Container Berry Production Project Funded by USDA Through Ohio DOA
This project was completed in 2018. Trialed were production techniques of blackberries, blueberries and raspberries in containers. After three years of hard work, Gao is happy to report that berry production in containers can be a viable option in Ohio.
The best crop for growers, who do not have acidic soil, to try is blueberries. That pretty much encompasses the entire state, as Ohio rarely sees a soil pH of 4.5. Growers in northwest Ohio may find blueberry a viable crop to grow for the first time ever, if they grow in containers.
The recommended container size is 10 gallons, and are round and square ones. The substrate used was 100% aged loblolly pine bark, a byproduct of the paper industry. Growers could also add up to 30% of peat moss to the mix. There are also commercial mixes available. Fertilizers were a combination of slow release fertilizers with micronutrients. Nutrients can be incorporated or injected with drip tubes. Acid injection to irrigation water will be a necessity if the alkalinity level is high. The containers can be “buried” into raised beds for winter protection of the roots. “The blueberry bushes could live in the containers for many years,” explained Gao. “It is hard to tell exactly how many right now. I am hoping for at least 15 years in 10 gallon containers.”

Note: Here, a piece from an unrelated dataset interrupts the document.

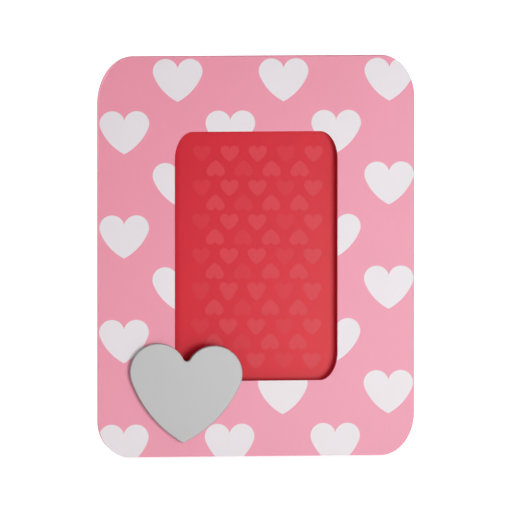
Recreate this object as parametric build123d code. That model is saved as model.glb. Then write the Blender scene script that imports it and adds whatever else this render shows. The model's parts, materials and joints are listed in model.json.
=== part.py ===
from build123d import *
from math import atan2, cos, degrees, hypot, radians, sin, sqrt, tan
import os

# Portrait photo frame with an easel back. Lengths are millimetres, angles are degrees.
# The frame is drawn upright: the printed front is at Y = 0 and faces -Y, the bottom edge
# is at Z = 0 and the middle is at X = 0, so "behind" means towards +Y. At the end the
# whole frame leans back on its strut, and the table it stands on becomes Z = 0.

# Stance
lean_angle = 15.0
strut_opening = 28.0

# Panel and printed facing
panel_width = 186.0
panel_height = 235.0
core_thickness = 11.4
facing_thickness = 0.6
border_left = 44.7
border_right = 45.3
border_top = 44.0
border_bottom = 44.45

# Corners of the panel, each a quarter ellipse with a reach across and a reach up: top right,
# top left, bottom left and bottom right. The window's corners are all alike.
top_right_across, top_right_up = 18.5, 24.5
top_left_across, top_left_up = 21.0, 28.3
bottom_left_across, bottom_left_up = 17.5, 20.5
bottom_right_across, bottom_right_up = 19.5, 25.5
window_corner_across = 10.5
window_corner_up = 16.4

# Rebate behind the window, for a 4 by 6 inch picture, and what it holds
picture_width = 101.6
picture_height = 152.4
rebate_clearance = 1.0
rebate_corner_radius = 3.0
glazing_thickness = 2.0
glazing_clearance = 0.5
glazing_to_card = 0.05
card_thickness = 0.4
backing_thickness = 3.0
backing_clearance = 0.3

# Heart plaque
plaque_thickness = 4.0
plaque_lobe_radius = 16.6
plaque_lobe_offset = 16.5
plaque_side_radius = 69.0
plaque_tip_drop = 41.2
plaque_notch_radius = 2.2
plaque_tip_radius = 1.0
plaque_edge_chamfer = 0.4
plaque_turn = 2.7
plaque_from_middle = 41.9
plaque_above_bottom = 49.6

# Easel strut
strut_thickness = 3.0
strut_top_width = 38.0
strut_foot_width = 58.0
strut_corner_radius = 5.0
strut_top_clearance = 0.6
strut_edge_chamfer = 0.3
hinge_height = 150.0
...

Grafted Blueberry Tree Project (Department of Agriculture and USDA)
Sparkleberry (Vaccinium arboretum) is a large shrub or a small tree and can be used as a rootstock for greater adaptability of alkaline soils. The added benefit is that blueberry bushes grafted onto the sparkleberries can turn into a small tree for ease of machine harvest. Homeowners may plant them as small ornamental trees for beautiful white colors in spring, tasty fruits in June or July and red fall color.
Elderberry Fruit Ripening and Color Development Study
Dr. Pengfei Wang, a visiting scholar from Shanxi Agricultural University, conducted an experiment on fruit color development of elderberries in 2018. American elderberries are a native shrub and can be used in many different ways, such as for wine, jam, medicinal, baked goods, and its flowers can be used in pancake batter.
A New Study on LED Inter-lighting of Raspberries in Greenhouse
Ricardo Bordignon Medina, a Ph.D. student from Brazil, initiated a study on the use of LED lights on growth and phytochemical production of raspberries. Gao would like to thank Dr. Chieri Kubota (HCS), Dr. Mark Kroggle (HCS), Jim Vent (HCS), Dr. Abhay Thosar of Signify (Phillips Interact), Ryan Slaughter, Dr. Pengfei Wang, and Dr. Rafiq Islam for their help with the project.
2018 Cochran Program – High Value Horticultural Crops
Gao and Beau Ingle applied for, and secured, a training grant to host eight Cochran fellows in 2018. This was a two-week program. The fellows visited many farms, organizations, and companies in Ohio. It was a very successful program.